• _Objective_:
Present the data once more in exactly its original form.

• _Dataset extract_:
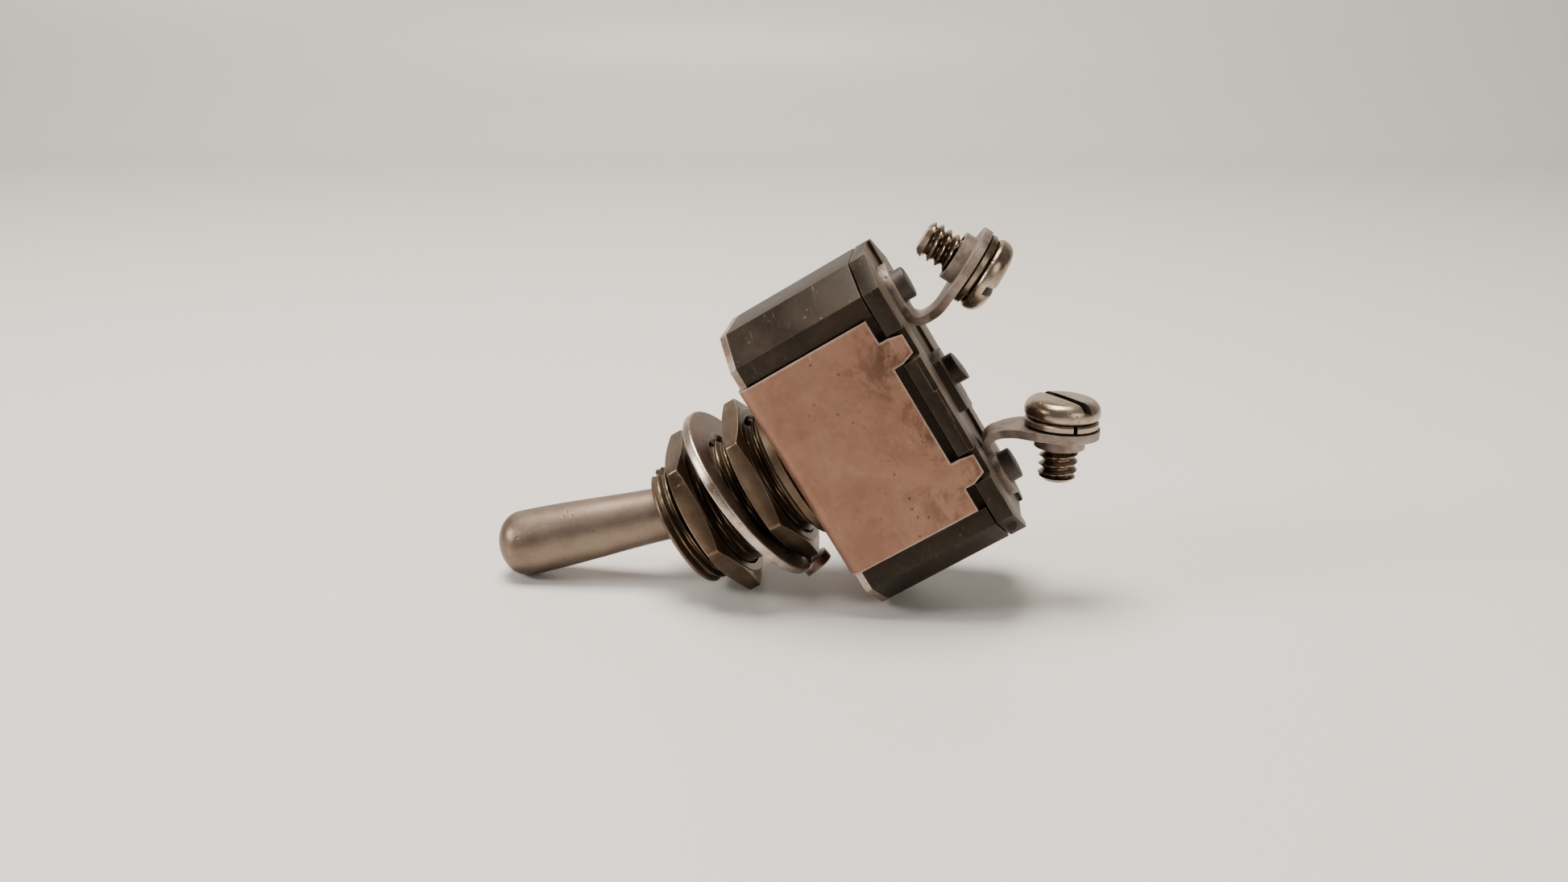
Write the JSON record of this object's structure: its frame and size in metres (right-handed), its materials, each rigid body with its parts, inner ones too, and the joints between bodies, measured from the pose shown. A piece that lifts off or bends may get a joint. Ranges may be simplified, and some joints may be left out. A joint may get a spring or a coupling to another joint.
{
  "type": "toggle switch",
  "caption": "Bushing-mounted bat-lever toggle switch with a steel-framed black case, hex nuts, locking ring and screw terminals.",
  "frame": {"origin": "on the bushing axis at the top of its shoulder, where the panel side hardware starts", "axes": "+Z along the bushing towards the lever tip, X along the case's long side, in the lever's throw plane, Y across the case's width"},
  "size_m": [0.0284, 0.0182, 0.0559],
  "materials": {
    "steel": "satin, warm tint",
    "phenolic": "moulded phenolic",
    "nickel": "satin nickel plate",
    "tinned": "rough tin plate",
    "brass": "satin",
    "silver": "satin",
    "black_rivet": "blackened",
    "fibre": "matt"
  },
  "bodies": {
    "housing": {"case": "phenolic", "insulator_sheet": "fibre", "base": "phenolic", "frame": "steel", "bushing": "nickel", "pivot_pin": "nickel", "fulcrum_bracket": "brass", "rocker_pin": "nickel", "stop_pad": "fibre", "contact_strip": "brass", "fixed_contact": "silver", "terminal_rivet_left": "black_rivet", "terminal_rivet_right": "black_rivet", "terminal_left": "tinned", "terminal_right": "tinned"},
    "lever": {"lever": "nickel", "plunger_spring": "nickel"},
    "plunger": {"plunger": "fibre"},
    "rocker": {"rocker": "brass", "moving_contact": "silver"},
    "rear_nut": {"rear_nut": "nickel"},
    "front_nut": {"front_nut": "nickel"},
    "locking_ring": {"locking_ring": "nickel"},
    "screw_left": {"terminal_screw_left": "nickel", "split_washer_left": "nickel"},
    "screw_right": {"terminal_screw_right": "nickel", "split_washer_right": "nickel"}
  },
  "joints": [
    {"name": "lever_throw", "type": "hinge", "parent": "housing", "child": "lever", "pos_m": [0, 0, 0.00625], "axis": [0, 1, 0], "range_deg": [-34, 0]},
    {"name": "plunger_slide", "type": "slide", "parent": "lever", "child": "plunger", "axis": [0.2924, 0, 0.9563], "range_m": [0, 0.0008], "stiffness_N_per_m": 500, "springref_m": -0.002, "deforming": ["plunger_spring"]},
    {"name": "rocker_throw", "type": "hinge", "parent": "housing", "child": "rocker", "pos_m": [0, 0, -0.0095], "axis": [0, 1, 0], "range_deg": [0, 21]},
    {"name": "rear_nut_turn", "type": "hinge", "parent": "housing", "child": "rear_nut", "pos_m": [0, 0, 0.00235], "axis": [0, 0, 1], "continuous": true},
    {"name": "front_nut_turn", "type": "hinge", "parent": "housing", "child": "front_nut", "pos_m": [0, 0, 0.00851], "axis": [0, 0, 1], "continuous": true},
    {"name": "locking_ring_slide", "type": "slide", "parent": "housing", "child": "locking_ring", "axis": [0, 0, 1], "range_m": [0, 0.0004]},
    {"name": "screw_left_turn", "type": "hinge", "parent": "housing", "child": "screw_left", "pos_m": [0.00839, 0, -0.02323], "axis": [-0.887, 0, -0.4617], "continuous": true},
    {"name": "screw_right_turn", "type": "hinge", "parent": "housing", "child": "screw_right", "pos_m": [-0.00905, 0, -0.02296], "axis": [0.8339, 0, -0.5519], "continuous": true}
  ],
  "couplings": [
    {"joint": "rocker_throw", "follows": "lever_throw", "ratio": -0.6176}
  ]
}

• _Response to this task_:
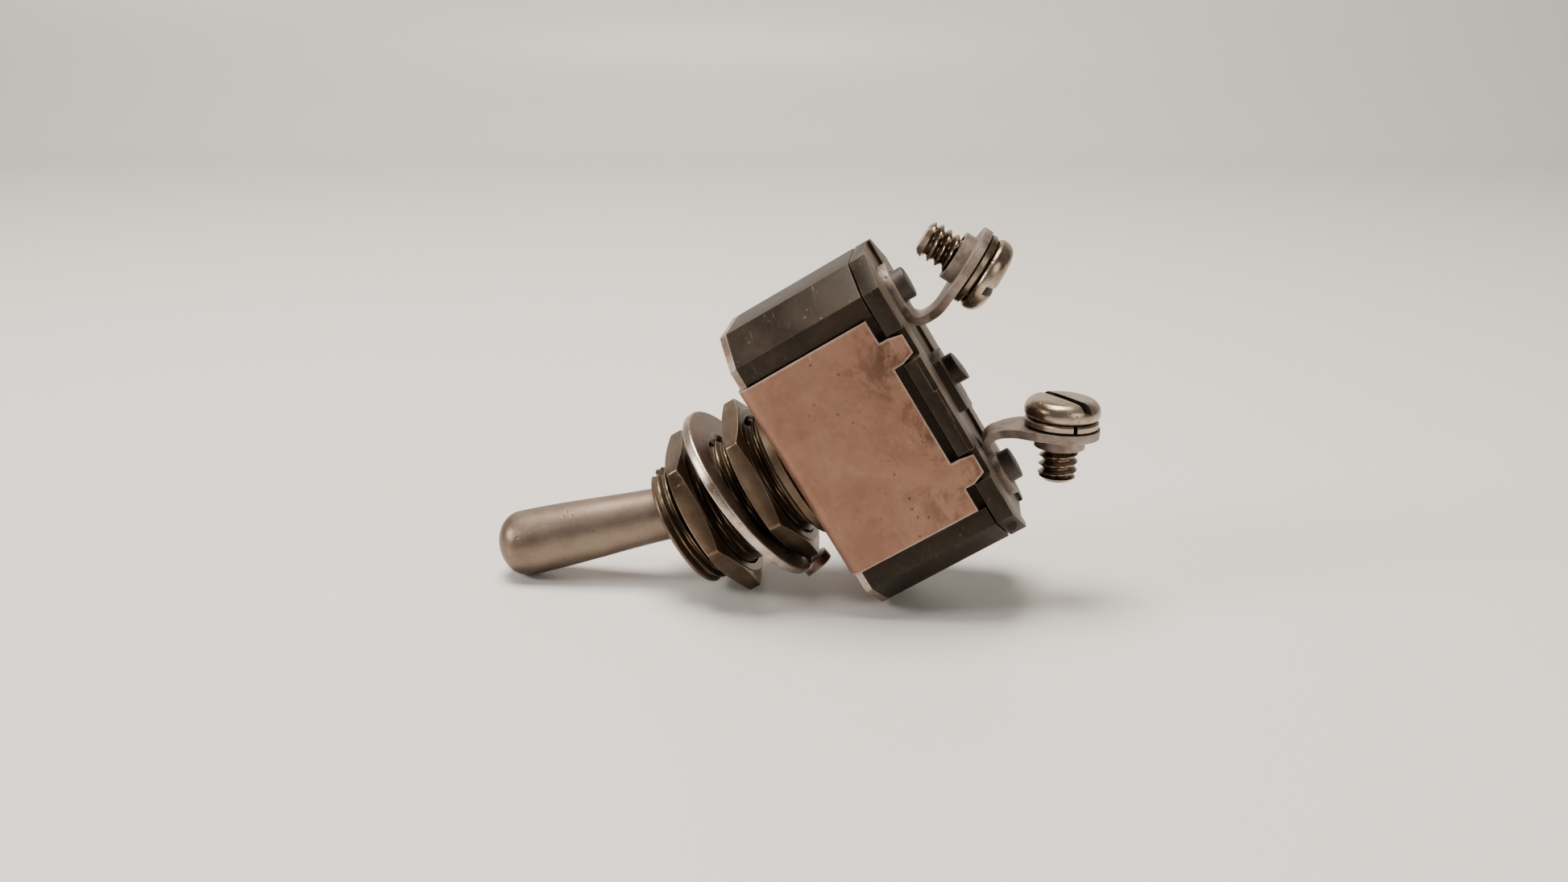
Write the JSON record of this object's structure: its frame and size in metres (right-handed), its materials, each rigid body with its parts, inner ones too, and the joints between bodies, measured from the pose shown. A piece that lifts off or bends may get a joint. Ranges may be simplified, and some joints may be left out. A joint may get a spring or a coupling to another joint.
{
  "type": "toggle switch",
  "caption": "Bushing-mounted bat-lever toggle switch with a steel-framed black case, hex nuts, locking ring and screw terminals.",
  "frame": {"origin": "on the bushing axis at the top of its shoulder, where the panel side hardware starts", "axes": "+Z along the bushing towards the lever tip, X along the case's long side, in the lever's throw plane, Y across the case's width"},
  "size_m": [0.0284, 0.0182, 0.0559],
  "materials": {
    "steel": "satin, warm tint",
    "phenolic": "moulded phenolic",
    "nickel": "satin nickel plate",
    "tinned": "rough tin plate",
    "brass": "satin",
    "silver": "satin",
    "black_rivet": "blackened",
    "fibre": "matt"
  },
  "bodies": {
    "housing": {"case": "phenolic", "insulator_sheet": "fibre", "base": "phenolic", "frame": "steel", "bushing": "nickel", "pivot_pin": "nickel", "fulcrum_bracket": "brass", "rocker_pin": "nickel", "stop_pad": "fibre", "contact_strip": "brass", "fixed_contact": "silver", "terminal_rivet_left": "black_rivet", "terminal_rivet_right": "black_rivet", "terminal_left": "tinned", "terminal_right": "tinned"},
    "lever": {"lever": "nickel", "plunger_spring": "nickel"},
    "plunger": {"plunger": "fibre"},
    "rocker": {"rocker": "brass", "moving_contact": "silver"},
    "rear_nut": {"rear_nut": "nickel"},
    "front_nut": {"front_nut": "nickel"},
    "locking_ring": {"locking_ring": "nickel"},
    "screw_left": {"terminal_screw_left": "nickel", "split_washer_left": "nickel"},
    "screw_right": {"terminal_screw_right": "nickel", "split_washer_right": "nickel"}
  },
  "joints": [
    {"name": "lever_throw", "type": "hinge", "parent": "housing", "child": "lever", "pos_m": [0, 0, 0.00625], "axis": [0, 1, 0], "range_deg": [-34, 0]},
    {"name": "plunger_slide", "type": "slide", "parent": "lever", "child": "plunger", "axis": [0.2924, 0, 0.9563], "range_m": [0, 0.0008], "stiffness_N_per_m": 500, "springref_m": -0.002, "deforming": ["plunger_spring"]},
    {"name": "rocker_throw", "type": "hinge", "parent": "housing", "child": "rocker", "pos_m": [0, 0, -0.0095], "axis": [0, 1, 0], "range_deg": [0, 21]},
    {"name": "rear_nut_turn", "type": "hinge", "parent": "housing", "child": "rear_nut", "pos_m": [0, 0, 0.00235], "axis": [0, 0, 1], "continuous": true},
    {"name": "front_nut_turn", "type": "hinge", "parent": "housing", "child": "front_nut", "pos_m": [0, 0, 0.00851], "axis": [0, 0, 1], "continuous": true},
    {"name": "locking_ring_slide", "type": "slide", "parent": "housing", "child": "locking_ring", "axis": [0, 0, 1], "range_m": [0, 0.0004]},
    {"name": "screw_left_turn", "type": "hinge", "parent": "housing", "child": "screw_left", "pos_m": [0.00839, 0, -0.02323], "axis": [-0.887, 0, -0.4617], "continuous": true},
    {"name": "screw_right_turn", "type": "hinge", "parent": "housing", "child": "screw_right", "pos_m": [-0.00905, 0, -0.02296], "axis": [0.8339, 0, -0.5519], "continuous": true}
  ],
  "couplings": [
    {"joint": "rocker_throw", "follows": "lever_throw", "ratio": -0.6176}
  ]
}